— start —

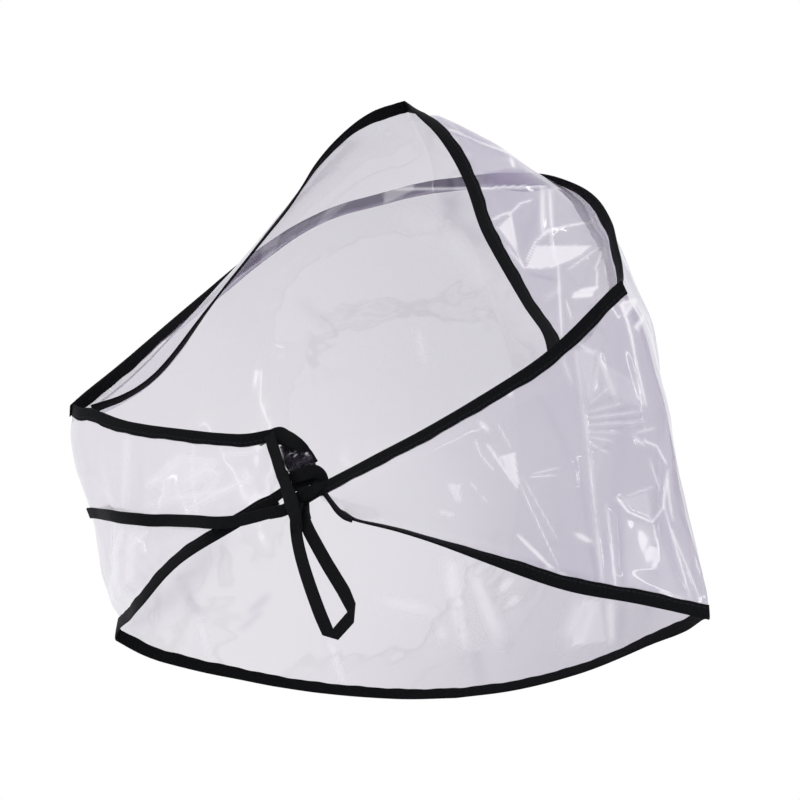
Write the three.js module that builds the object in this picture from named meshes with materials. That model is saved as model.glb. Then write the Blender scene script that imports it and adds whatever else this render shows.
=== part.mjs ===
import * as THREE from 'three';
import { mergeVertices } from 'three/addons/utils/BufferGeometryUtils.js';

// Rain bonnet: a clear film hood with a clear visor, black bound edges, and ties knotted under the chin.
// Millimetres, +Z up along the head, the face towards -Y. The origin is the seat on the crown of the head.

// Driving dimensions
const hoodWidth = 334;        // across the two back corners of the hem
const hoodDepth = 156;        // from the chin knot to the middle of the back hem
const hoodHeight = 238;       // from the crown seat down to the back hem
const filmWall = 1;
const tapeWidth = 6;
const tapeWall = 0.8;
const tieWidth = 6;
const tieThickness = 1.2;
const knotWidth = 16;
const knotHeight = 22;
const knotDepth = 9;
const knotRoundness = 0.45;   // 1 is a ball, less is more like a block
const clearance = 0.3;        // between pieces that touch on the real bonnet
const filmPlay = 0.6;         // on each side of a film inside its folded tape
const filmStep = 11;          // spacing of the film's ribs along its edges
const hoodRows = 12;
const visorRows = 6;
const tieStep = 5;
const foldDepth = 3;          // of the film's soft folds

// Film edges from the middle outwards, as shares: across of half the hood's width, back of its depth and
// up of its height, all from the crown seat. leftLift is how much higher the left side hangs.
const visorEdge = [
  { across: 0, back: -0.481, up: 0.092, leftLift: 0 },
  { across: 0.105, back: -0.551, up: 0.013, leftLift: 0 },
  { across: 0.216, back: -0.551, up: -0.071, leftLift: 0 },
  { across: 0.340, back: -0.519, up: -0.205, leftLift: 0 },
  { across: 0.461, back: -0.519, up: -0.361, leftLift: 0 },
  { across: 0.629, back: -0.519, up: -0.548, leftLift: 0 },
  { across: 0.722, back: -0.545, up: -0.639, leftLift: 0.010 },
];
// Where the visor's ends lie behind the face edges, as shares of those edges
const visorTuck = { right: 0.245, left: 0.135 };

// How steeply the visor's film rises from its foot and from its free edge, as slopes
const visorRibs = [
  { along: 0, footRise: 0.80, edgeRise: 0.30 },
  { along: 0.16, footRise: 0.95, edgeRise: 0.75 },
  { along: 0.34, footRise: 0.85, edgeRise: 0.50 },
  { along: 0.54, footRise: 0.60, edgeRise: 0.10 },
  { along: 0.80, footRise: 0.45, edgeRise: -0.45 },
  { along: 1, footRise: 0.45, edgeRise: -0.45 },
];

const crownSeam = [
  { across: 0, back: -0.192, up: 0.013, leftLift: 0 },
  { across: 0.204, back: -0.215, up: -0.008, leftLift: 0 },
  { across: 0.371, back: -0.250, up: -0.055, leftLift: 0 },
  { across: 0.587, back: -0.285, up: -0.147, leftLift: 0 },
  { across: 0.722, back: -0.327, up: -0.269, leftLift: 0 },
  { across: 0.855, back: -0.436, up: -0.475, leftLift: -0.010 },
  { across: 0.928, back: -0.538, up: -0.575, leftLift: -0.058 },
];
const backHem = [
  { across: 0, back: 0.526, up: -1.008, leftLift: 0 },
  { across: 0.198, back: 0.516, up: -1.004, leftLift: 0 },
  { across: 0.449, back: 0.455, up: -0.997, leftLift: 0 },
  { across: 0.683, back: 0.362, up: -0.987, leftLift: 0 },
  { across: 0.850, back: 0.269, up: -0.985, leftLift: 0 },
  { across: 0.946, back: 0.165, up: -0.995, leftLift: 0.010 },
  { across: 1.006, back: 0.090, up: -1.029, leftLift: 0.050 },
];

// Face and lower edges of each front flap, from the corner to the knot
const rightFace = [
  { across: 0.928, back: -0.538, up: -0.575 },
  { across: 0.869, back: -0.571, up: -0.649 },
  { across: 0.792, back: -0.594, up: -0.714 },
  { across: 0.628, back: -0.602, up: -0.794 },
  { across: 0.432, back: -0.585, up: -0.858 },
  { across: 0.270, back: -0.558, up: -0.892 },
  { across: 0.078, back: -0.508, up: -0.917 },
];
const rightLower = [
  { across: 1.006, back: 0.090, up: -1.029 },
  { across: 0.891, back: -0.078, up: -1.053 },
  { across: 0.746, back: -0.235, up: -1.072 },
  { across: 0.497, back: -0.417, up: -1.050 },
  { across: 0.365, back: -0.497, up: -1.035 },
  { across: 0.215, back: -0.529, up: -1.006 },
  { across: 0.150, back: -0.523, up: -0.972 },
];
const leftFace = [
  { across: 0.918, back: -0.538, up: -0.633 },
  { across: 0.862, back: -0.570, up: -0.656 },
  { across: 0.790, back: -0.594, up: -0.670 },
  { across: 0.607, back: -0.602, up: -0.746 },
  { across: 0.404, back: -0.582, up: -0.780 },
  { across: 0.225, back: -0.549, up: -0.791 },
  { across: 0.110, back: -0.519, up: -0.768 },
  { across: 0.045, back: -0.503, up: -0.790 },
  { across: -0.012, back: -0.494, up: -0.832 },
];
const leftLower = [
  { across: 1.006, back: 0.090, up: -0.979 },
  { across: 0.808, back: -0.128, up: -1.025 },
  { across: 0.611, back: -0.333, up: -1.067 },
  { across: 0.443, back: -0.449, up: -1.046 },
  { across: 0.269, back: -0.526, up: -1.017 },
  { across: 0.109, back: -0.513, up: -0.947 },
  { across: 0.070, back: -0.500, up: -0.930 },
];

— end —

Task instructions -
Reproduce, please, the lines of the material from its first line down to the line containing "const foldDepth = 3;", keeping both ends and nothing beyond them.

Solution to this exercise -
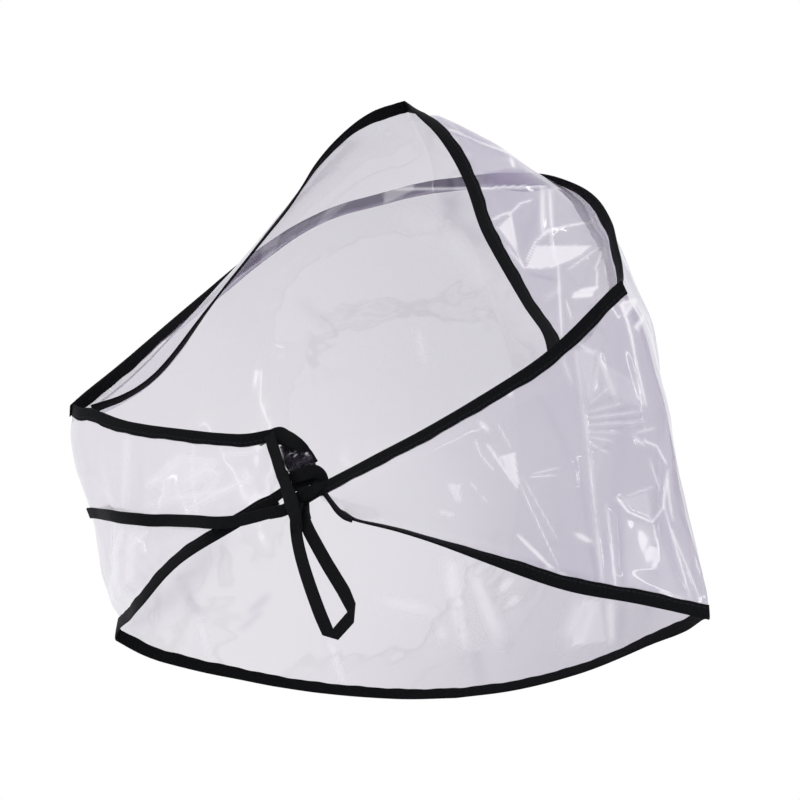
Write the three.js module that builds the object in this picture from named meshes with materials. That model is saved as model.glb. Then write the Blender scene script that imports it and adds whatever else this render shows.
=== part.mjs ===
import * as THREE from 'three';
import { mergeVertices } from 'three/addons/utils/BufferGeometryUtils.js';

// Rain bonnet: a clear film hood with a clear visor, black bound edges, and ties knotted under the chin.
// Millimetres, +Z up along the head, the face towards -Y. The origin is the seat on the crown of the head.

// Driving dimensions
const hoodWidth = 334;        // across the two back corners of the hem
const hoodDepth = 156;        // from the chin knot to the middle of the back hem
const hoodHeight = 238;       // from the crown seat down to the back hem
const filmWall = 1;
const tapeWidth = 6;
const tapeWall = 0.8;
const tieWidth = 6;
const tieThickness = 1.2;
const knotWidth = 16;
const knotHeight = 22;
const knotDepth = 9;
const knotRoundness = 0.45;   // 1 is a ball, less is more like a block
const clearance = 0.3;        // between pieces that touch on the real bonnet
const filmPlay = 0.6;         // on each side of a film inside its folded tape
const filmStep = 11;          // spacing of the film's ribs along its edges
const hoodRows = 12;
const visorRows = 6;
const tieStep = 5;
const foldDepth = 3;          // of the film's soft folds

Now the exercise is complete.